# Your instructions:
Write out the material below again, unchanged.

# Data lines:
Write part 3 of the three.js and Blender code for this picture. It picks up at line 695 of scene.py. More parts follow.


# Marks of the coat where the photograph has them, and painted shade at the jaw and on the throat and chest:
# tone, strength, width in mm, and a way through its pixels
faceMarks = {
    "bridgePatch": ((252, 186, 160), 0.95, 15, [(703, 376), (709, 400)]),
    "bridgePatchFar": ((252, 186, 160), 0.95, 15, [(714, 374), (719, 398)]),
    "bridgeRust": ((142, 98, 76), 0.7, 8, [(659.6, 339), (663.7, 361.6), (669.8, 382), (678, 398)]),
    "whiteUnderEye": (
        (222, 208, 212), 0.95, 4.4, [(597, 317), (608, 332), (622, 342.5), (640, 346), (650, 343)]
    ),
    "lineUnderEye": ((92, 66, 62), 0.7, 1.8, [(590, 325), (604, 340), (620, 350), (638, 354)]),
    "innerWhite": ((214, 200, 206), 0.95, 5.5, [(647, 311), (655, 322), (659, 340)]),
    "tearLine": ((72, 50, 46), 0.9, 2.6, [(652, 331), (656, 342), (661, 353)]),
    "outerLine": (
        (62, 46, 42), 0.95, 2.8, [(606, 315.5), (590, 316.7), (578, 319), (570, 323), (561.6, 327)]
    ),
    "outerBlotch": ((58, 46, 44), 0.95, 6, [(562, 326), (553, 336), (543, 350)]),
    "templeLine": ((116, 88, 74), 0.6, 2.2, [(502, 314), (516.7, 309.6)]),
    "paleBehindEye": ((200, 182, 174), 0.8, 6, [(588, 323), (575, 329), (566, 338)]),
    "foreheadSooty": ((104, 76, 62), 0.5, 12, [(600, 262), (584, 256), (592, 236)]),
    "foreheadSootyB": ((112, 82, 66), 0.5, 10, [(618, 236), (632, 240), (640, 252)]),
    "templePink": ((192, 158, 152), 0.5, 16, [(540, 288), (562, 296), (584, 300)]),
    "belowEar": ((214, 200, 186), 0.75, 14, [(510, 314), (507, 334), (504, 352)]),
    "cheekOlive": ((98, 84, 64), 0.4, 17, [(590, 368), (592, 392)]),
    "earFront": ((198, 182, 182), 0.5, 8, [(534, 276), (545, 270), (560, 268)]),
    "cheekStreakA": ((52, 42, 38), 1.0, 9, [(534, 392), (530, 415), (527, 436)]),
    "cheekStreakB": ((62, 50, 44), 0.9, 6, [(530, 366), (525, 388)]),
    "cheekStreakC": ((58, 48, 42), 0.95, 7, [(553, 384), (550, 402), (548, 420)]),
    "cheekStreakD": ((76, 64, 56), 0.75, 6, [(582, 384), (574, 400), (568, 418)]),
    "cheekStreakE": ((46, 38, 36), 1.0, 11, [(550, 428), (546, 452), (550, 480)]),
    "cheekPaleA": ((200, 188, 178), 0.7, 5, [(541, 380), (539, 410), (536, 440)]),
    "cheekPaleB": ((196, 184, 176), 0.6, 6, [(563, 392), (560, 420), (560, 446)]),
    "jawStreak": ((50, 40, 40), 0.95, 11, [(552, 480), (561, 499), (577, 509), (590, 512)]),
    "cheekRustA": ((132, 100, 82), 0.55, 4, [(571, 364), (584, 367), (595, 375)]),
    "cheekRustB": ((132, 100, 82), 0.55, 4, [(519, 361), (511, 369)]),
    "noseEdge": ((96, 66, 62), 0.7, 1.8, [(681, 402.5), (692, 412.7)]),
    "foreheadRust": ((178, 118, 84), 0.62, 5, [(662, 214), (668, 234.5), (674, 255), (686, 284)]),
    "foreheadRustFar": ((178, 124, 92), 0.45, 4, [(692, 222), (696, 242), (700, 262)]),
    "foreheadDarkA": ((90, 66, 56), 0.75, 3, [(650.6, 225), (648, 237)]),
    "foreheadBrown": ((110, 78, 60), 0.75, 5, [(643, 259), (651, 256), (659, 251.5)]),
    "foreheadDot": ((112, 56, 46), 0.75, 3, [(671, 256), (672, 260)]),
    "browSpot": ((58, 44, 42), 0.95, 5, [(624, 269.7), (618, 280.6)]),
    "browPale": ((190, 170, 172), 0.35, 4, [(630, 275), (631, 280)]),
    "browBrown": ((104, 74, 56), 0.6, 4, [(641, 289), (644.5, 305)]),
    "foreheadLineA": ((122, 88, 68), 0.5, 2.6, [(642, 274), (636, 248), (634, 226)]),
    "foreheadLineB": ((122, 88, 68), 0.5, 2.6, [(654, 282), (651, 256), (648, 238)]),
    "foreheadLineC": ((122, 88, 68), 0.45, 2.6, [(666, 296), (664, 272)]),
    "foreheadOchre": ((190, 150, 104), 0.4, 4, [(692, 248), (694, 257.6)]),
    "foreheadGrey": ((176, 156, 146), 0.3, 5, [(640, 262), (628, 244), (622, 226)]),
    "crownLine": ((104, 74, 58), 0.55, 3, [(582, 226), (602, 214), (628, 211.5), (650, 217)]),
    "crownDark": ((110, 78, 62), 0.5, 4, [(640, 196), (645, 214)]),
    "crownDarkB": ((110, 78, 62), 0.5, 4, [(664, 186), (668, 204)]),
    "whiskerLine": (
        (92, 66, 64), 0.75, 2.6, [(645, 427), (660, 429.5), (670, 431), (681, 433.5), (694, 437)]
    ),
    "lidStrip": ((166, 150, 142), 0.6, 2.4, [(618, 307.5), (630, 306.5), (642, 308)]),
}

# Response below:
Write part 3 of the three.js and Blender code for this picture. It picks up at line 695 of scene.py. More parts follow.


# Marks of the coat where the photograph has them, and painted shade at the jaw and on the throat and chest:
# tone, strength, width in mm, and a way through its pixels
faceMarks = {
    "bridgePatch": ((252, 186, 160), 0.95, 15, [(703, 376), (709, 400)]),
    "bridgePatchFar": ((252, 186, 160), 0.95, 15, [(714, 374), (719, 398)]),
    "bridgeRust": ((142, 98, 76), 0.7, 8, [(659.6, 339), (663.7, 361.6), (669.8, 382), (678, 398)]),
    "whiteUnderEye": (
        (222, 208, 212), 0.95, 4.4, [(597, 317), (608, 332), (622, 342.5), (640, 346), (650, 343)]
    ),
    "lineUnderEye": ((92, 66, 62), 0.7, 1.8, [(590, 325), (604, 340), (620, 350), (638, 354)]),
    "innerWhite": ((214, 200, 206), 0.95, 5.5, [(647, 311), (655, 322), (659, 340)]),
    "tearLine": ((72, 50, 46), 0.9, 2.6, [(652, 331), (656, 342), (661, 353)]),
    "outerLine": (
        (62, 46, 42), 0.95, 2.8, [(606, 315.5), (590, 316.7), (578, 319), (570, 323), (561.6, 327)]
    ),
    "outerBlotch": ((58, 46, 44), 0.95, 6, [(562, 326), (553, 336), (543, 350)]),
    "templeLine": ((116, 88, 74), 0.6, 2.2, [(502, 314), (516.7, 309.6)]),
    "paleBehindEye": ((200, 182, 174), 0.8, 6, [(588, 323), (575, 329), (566, 338)]),
    "foreheadSooty": ((104, 76, 62), 0.5, 12, [(600, 262), (584, 256), (592, 236)]),
    "foreheadSootyB": ((112, 82, 66), 0.5, 10, [(618, 236), (632, 240), (640, 252)]),
    "templePink": ((192, 158, 152), 0.5, 16, [(540, 288), (562, 296), (584, 300)]),
    "belowEar": ((214, 200, 186), 0.75, 14, [(510, 314), (507, 334), (504, 352)]),
    "cheekOlive": ((98, 84, 64), 0.4, 17, [(590, 368), (592, 392)]),
    "earFront": ((198, 182, 182), 0.5, 8, [(534, 276), (545, 270), (560, 268)]),
    "cheekStreakA": ((52, 42, 38), 1.0, 9, [(534, 392), (530, 415), (527, 436)]),
    "cheekStreakB": ((62, 50, 44), 0.9, 6, [(530, 366), (525, 388)]),
    "cheekStreakC": ((58, 48, 42), 0.95, 7, [(553, 384), (550, 402), (548, 420)]),
    "cheekStreakD": ((76, 64, 56), 0.75, 6, [(582, 384), (574, 400), (568, 418)]),
    "cheekStreakE": ((46, 38, 36), 1.0, 11, [(550, 428), (546, 452), (550, 480)]),
    "cheekPaleA": ((200, 188, 178), 0.7, 5, [(541, 380), (539, 410), (536, 440)]),
    "cheekPaleB": ((196, 184, 176), 0.6, 6, [(563, 392), (560, 420), (560, 446)]),
    "jawStreak": ((50, 40, 40), 0.95, 11, [(552, 480), (561, 499), (577, 509), (590, 512)]),
    "cheekRustA": ((132, 100, 82), 0.55, 4, [(571, 364), (584, 367), (595, 375)]),
    "cheekRustB": ((132, 100, 82), 0.55, 4, [(519, 361), (511, 369)]),
    "noseEdge": ((96, 66, 62), 0.7, 1.8, [(681, 402.5), (692, 412.7)]),
    "foreheadRust": ((178, 118, 84), 0.62, 5, [(662, 214), (668, 234.5), (674, 255), (686, 284)]),
    "foreheadRustFar": ((178, 124, 92), 0.45, 4, [(692, 222), (696, 242), (700, 262)]),
    "foreheadDarkA": ((90, 66, 56), 0.75, 3, [(650.6, 225), (648, 237)]),
    "foreheadBrown": ((110, 78, 60), 0.75, 5, [(643, 259), (651, 256), (659, 251.5)]),
    "foreheadDot": ((112, 56, 46), 0.75, 3, [(671, 256), (672, 260)]),
    "browSpot": ((58, 44, 42), 0.95, 5, [(624, 269.7), (618, 280.6)]),
    "browPale": ((190, 170, 172), 0.35, 4, [(630, 275), (631, 280)]),
    "browBrown": ((104, 74, 56), 0.6, 4, [(641, 289), (644.5, 305)]),
    "foreheadLineA": ((122, 88, 68), 0.5, 2.6, [(642, 274), (636, 248), (634, 226)]),
    "foreheadLineB": ((122, 88, 68), 0.5, 2.6, [(654, 282), (651, 256), (648, 238)]),
    "foreheadLineC": ((122, 88, 68), 0.45, 2.6, [(666, 296), (664, 272)]),
    "foreheadOchre": ((190, 150, 104), 0.4, 4, [(692, 248), (694, 257.6)]),
    "foreheadGrey": ((176, 156, 146), 0.3, 5, [(640, 262), (628, 244), (622, 226)]),
    "crownLine": ((104, 74, 58), 0.55, 3, [(582, 226), (602, 214), (628, 211.5), (650, 217)]),
    "crownDark": ((110, 78, 62), 0.5, 4, [(640, 196), (645, 214)]),
    "crownDarkB": ((110, 78, 62), 0.5, 4, [(664, 186), (668, 204)]),
    "whiskerLine": (
        (92, 66, 64), 0.75, 2.6, [(645, 427), (660, 429.5), (670, 431), (681, 433.5), (694, 437)]
    ),
    "lidStrip": ((166, 150, 142), 0.6, 2.4, [(618, 307.5), (630, 306.5), (642, 308)]),
}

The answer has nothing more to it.